Another nod to the Dorking is awarded due to their visually pleasing, and appetizing, skin. Many chicken breeds, that have not been bred for commercial production, have yellow or grey skin. Somewhere along the line, someone decided that in order for the chicken to be edible, the skin should be white. This is obviously not true, but if this happens to be a concern for you, now you know that the Dorking sports white skin.
Generally speaking, the Dorking is a bird that is quite hardy, and not to be considered a delicate chicken. While those with single combs should be given special accommodations in cold climates, the white varieties is able to avoid frostbite with their aforementioned rose comb. It’s important to know how to care for your chickens during winter.
Need another reason to start your own flock of Dorkings? Well, they are excellent free-rangers! They love to forage your property for bugs and weeds, and they tend to stick close to home. Win-win!
Note: If you are planning a weekend picnic with your friends, it might be wise to let them know you have some extremely friendly chickens that might be joining you. Or, if you don’t want them free-ranging around your feet, perhaps temporarily confine them. If you’ve ever had a dog that begs, a chicken can be much more pesty.

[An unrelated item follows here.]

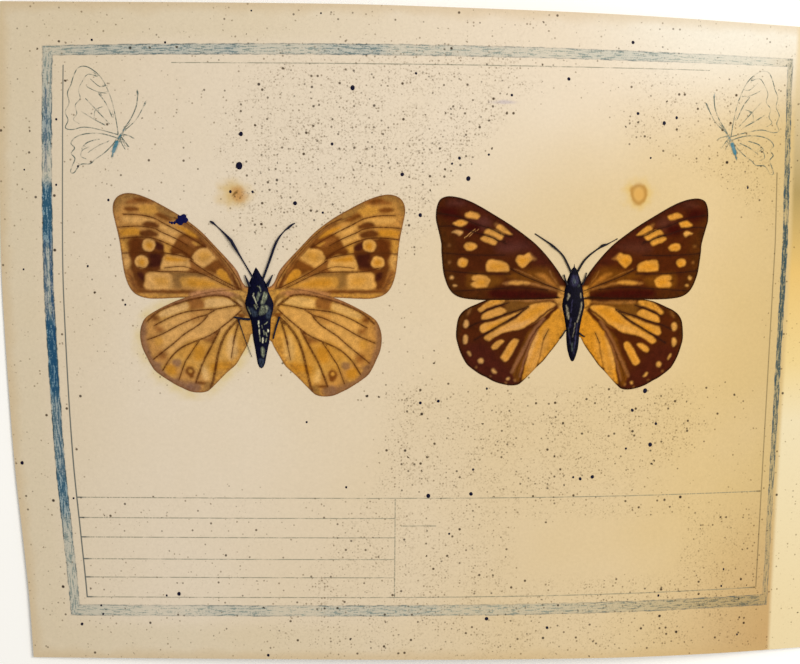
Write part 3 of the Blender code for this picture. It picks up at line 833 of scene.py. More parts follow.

If you are reading through this thinking the Dorking is probably the perfect chicken, wait until you hear about their dispositions! The Dorking is the dolly of the flock—they are sweethearts. So, if you become attached to your chickens, perhaps raising a Dorking as a meat chicken may not work very well for you. They are known to be calm, friendly, and tolerant; great qualities, but not-so-great if you have aggressive chickens in your flock, like the Cornish chicken. Your Dorkings will probably end up at the bottom of the pecking order.
Dorkings can go to being a broody hen easily, but are said to be one of the best mothers, and will raise their chicks well. They have even been said to adopt chicks that are not their own. Hens don’t quickly kick their babes out of the nest either. They have a tendency to mother their clutches long after other hens’ babies have flown out of the chicken coop.
You can’t go wrong with a Dorking, and when it comes down to it, they need to be embraced by those who appreciate the breed, and an all-around chicken. It would be a shame for this breed to go extinct, especially because it is a sweetheart of a chicken.